Clifton resident Dr. Fred Garrison was surprised earlier this year when he was named Veterinarian of the Year by the Virginia Veterinary Medical Association at its annual conference in Roanoke.
“I’m not sure I’m ever going to believe my wife again,” he joked, explaining how she arranged for 19 family members from across the country to be at the conference, while keeping both the arrangements and the award itself a secret from him for two or three months. Garrison established the Centreville Animal Hospital in 1975 and has been operating it ever since.
“He almost fainted,” said Steve Rogers, who was also involved in the surprise. Because Garrison wasn’t going to attend the meeting, Rogers and Kathy, Garrison’s wife of 33 years, had to come up with an “emergency” to convince him to go. Garrison was scheduled to make a report on the first day of the four-day conference, but then he drove back to work the next day so that another veterinarian could attend. In order to get him to return, the two concocted a story that he had to prepare another report for the following day.

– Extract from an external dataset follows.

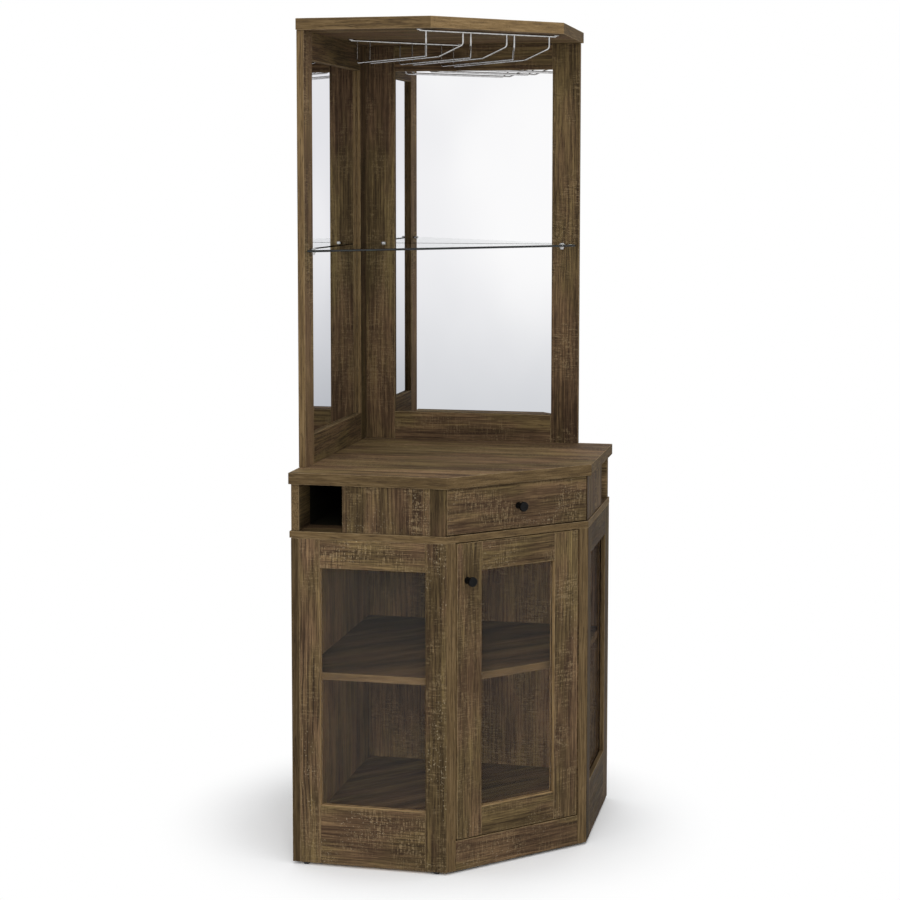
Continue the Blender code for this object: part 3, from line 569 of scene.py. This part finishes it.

“The fun was getting all his family there and getting him there,” said Rogers, a veterinarian at the Falls Church Animal Hospital. He and Garrison met when they served as officers in the District of Columbia Academy of Veterinary Medicine in 1975. They also served on the board of directors for the VVMA at the same time and the two continue to be both colleagues and good friends.
Garrison became interested in veterinary medicine while he was attending Cornell University. He was working as a barn-helper assisting a veterinarian to clean the wound of a cow that had to undergo a radical mastectomy when he made his decision. “It survived and did well and that spurred me on [to become a veterinarian],” he said. In 1971, he graduated from the New York State College of Veterinary Medicine at Cornell with a Doctor of Veterinary Medicine Degree (DVM).
Garrison says his award was “due to efforts that took me away from the practice,” and credits his staff for allowing him the time for outside activities. Aside from his work with the VVMA, Garrison has been a member of the American Veterinary Medical Association for over 30 years and a member of the Northern Virginia Veterinary Medical Association for more than 20 years. He is also a member of the American Animal Hospital Association and a consultant at the Emergency Veterinary Clinic of Northern Virginia. In 1999, he received the Veterinary Service Award, also given by the VVMA.
“He’s done quite a bit for the [VVMA] and the locality,” said Robin Schmitz, executive director of the VVMA since 1997. Though not on the eight-person committee that awarded Garrison the honor, she worked with him directly when Garrison served as the Association’s treasurer from 1995-2000.
“Recognition from your peers is the most important award you can win in a profession,” said Rogers, who received his own Paul F. Landis award about six years ago. “He’s a veterinarian’s veterinarian. He’s someone we all look up to and respect.”
The Paul F. Landis award is the state’s most prestigious veterinary award. Three criteria are used to determine eligibility for the award: individual activities as a veterinarian, exceptional contributions to organizational activities at the national, state and local levels and involvement in community activities.
During the presentation, Garrison was recognized as fulfilling all of these criteria as well as having the “qualities of compassion, selflessness, generosity, integrity, dedication and honor.”